Further, Stalin’s unabashed promotion of his actor-son Udhayanidhi has also not gone down well with his own loyalists. With no political experience whatsoever, Udhayanidhi’s sudden entry at party functions, combined with the overarching influence of Stalin’s son-in-law Sabareesan, has annoyed party seniors and middle-level functionaries.  

So far, Stalin has managed to keep his allies intact, but trouble could erupt during seat sharing for the Lok Sabha elections. The Congress has already indicated that it would want 15 seats, whereas the DMK is unwilling to go beyond eight. To increase its bargaining clout with the DMK, Rahul Gandhi has met VCK leader Thriumavalavan and MNM leader Kamalahaasan in an attempt to forge a Congress-led clique. The Congress is also exploring ties with T.T.V. Dhinakaran’s newly-floated AMMK if the deal with the DMK fails.

Sensing the Congress’s game plan, Stalin has refused to endorse Rahul Gandhi as the prime ministerial candidate at this juncture, preferring to announce it before the Lok Sabha elections. In the absence of his father’s counsel, Stalin needs to tread carefully but confidently while dealing with allies. A failure on this front could create possibilities for the BJP gaining a toehold in Tamil Nadu.

The arrival of new players like Rajnikanth and Kamala­haasan has furthered queered the pitch.

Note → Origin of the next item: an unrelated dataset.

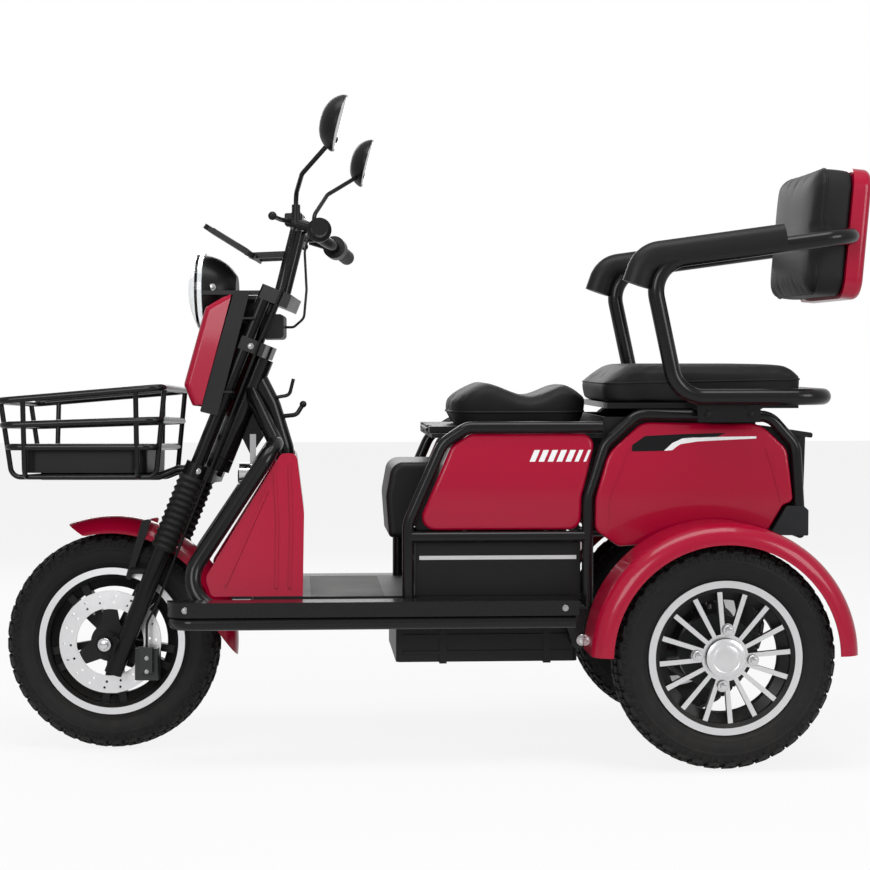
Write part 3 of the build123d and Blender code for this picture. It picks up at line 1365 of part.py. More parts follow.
save("fork", turned(fork()))
save("fork_boots", turned(fork_boots()))
save("front_fender", turned(front_fender()))
save("brake_caliper", turned(brake_caliper()))
save("headlight_housing", turned(headlight_housing()))
save("headlight_lens", turned(headlight_lens()))
save("shield", turned(shield()))
save("shield_inner", turned(shield_inner()))
save("handlebar", turned(handlebar()))
save("grips", turned(grips()))
save("controls", turned(controls()))
save("display", turned(display()))
save("mirrors", turned(mirrors()))
save("basket_frame", turned(basket_frame()))
save("basket_tray", turned(basket_tray()))
save("brake_cables", turned(brake_cables()))

front_place = Pos(FRONT_AXLE_X, 0, AXLE_Z)
save("front_tyre", turned(front_place * tyre()))
save("front_rim", turned(front_place * front_rim()))
save("brake_disc", turned(front_place * brake_disc()))
for name, side in (("left", 1), ("right", -1)):
    place = Pos(REAR_AXLE_X, side * TRACK_HALF, AXLE_Z)
    save(f"rear_tyre_{name}", place * tyre())
    rim = rear_rim() if side > 0 else mirrored(rear_rim())
    save(f"rear_rim_{name}", place * rim)
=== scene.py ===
# %% [markdown]
# # An electric three-wheel scooter, dressed
#
# The frame of this scooter comes from its construction model: every tube, wheel and panel
# is already at its real size. This lesson adds what a camera sees, piece by piece: paint,
# rubber, vinyl, glass, the moulded tread, the stuffed seats and the small hardware.

# %% Load the frame
import json
import math

import bpy
import numpy as np
from mathutils import Matrix, Vector


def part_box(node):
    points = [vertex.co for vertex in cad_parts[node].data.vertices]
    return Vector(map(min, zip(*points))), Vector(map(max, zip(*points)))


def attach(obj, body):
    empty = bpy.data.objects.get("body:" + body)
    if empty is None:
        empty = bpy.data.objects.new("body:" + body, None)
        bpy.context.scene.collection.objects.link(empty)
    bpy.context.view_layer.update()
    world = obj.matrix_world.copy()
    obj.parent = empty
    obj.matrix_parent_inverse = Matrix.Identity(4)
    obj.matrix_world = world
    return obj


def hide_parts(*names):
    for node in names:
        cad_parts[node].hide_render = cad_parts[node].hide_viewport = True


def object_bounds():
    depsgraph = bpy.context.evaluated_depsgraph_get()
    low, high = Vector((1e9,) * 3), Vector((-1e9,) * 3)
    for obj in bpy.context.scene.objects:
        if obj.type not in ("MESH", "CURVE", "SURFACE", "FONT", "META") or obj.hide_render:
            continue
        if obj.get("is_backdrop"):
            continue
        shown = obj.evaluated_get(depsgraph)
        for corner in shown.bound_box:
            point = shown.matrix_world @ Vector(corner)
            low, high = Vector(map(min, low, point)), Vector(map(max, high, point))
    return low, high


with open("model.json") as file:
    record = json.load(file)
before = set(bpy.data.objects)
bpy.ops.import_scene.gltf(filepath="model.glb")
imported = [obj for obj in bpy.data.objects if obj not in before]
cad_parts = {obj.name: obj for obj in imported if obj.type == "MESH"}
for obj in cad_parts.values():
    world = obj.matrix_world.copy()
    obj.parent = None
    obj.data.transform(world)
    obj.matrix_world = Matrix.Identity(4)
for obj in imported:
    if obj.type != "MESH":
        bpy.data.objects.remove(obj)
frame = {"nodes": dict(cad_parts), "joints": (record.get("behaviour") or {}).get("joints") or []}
cad_low, cad_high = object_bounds()
print("scooter size in metres:", [round(v, 3) for v in cad_high - cad_low])

# %% [markdown]
# ## Where things turn
#
# The wheels and the steering head are joints of the frame, so their centres and axes are
# read from it. A piece of a wheel is modelled about the world's origin, with its axle
# along Y, and is then carried to its wheel by one matrix.

# %% Wheel places
joints = {joint["name"]: joint for joint in frame["joints"]}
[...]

The two filmstars would not have pitched their political tent if Karuna­nidhi had been active and Jayalalitha had been around. Kamal has already laid claim to Karunanidhi’s rationalist followers with potshots at Brahmins and propagating his atheism. Without Karunanidhi, the anti-DMK votes many no longer gravitate towards a weakened AIADMK and could find new takers such as Rajnikanth or Dhinakaran.

As Tamil Nadu prepares for the 2019 Lok Sabha elections, probably a simultaneous election for the assembly as well, voters will be looking at a field minus their most seasoned political icon.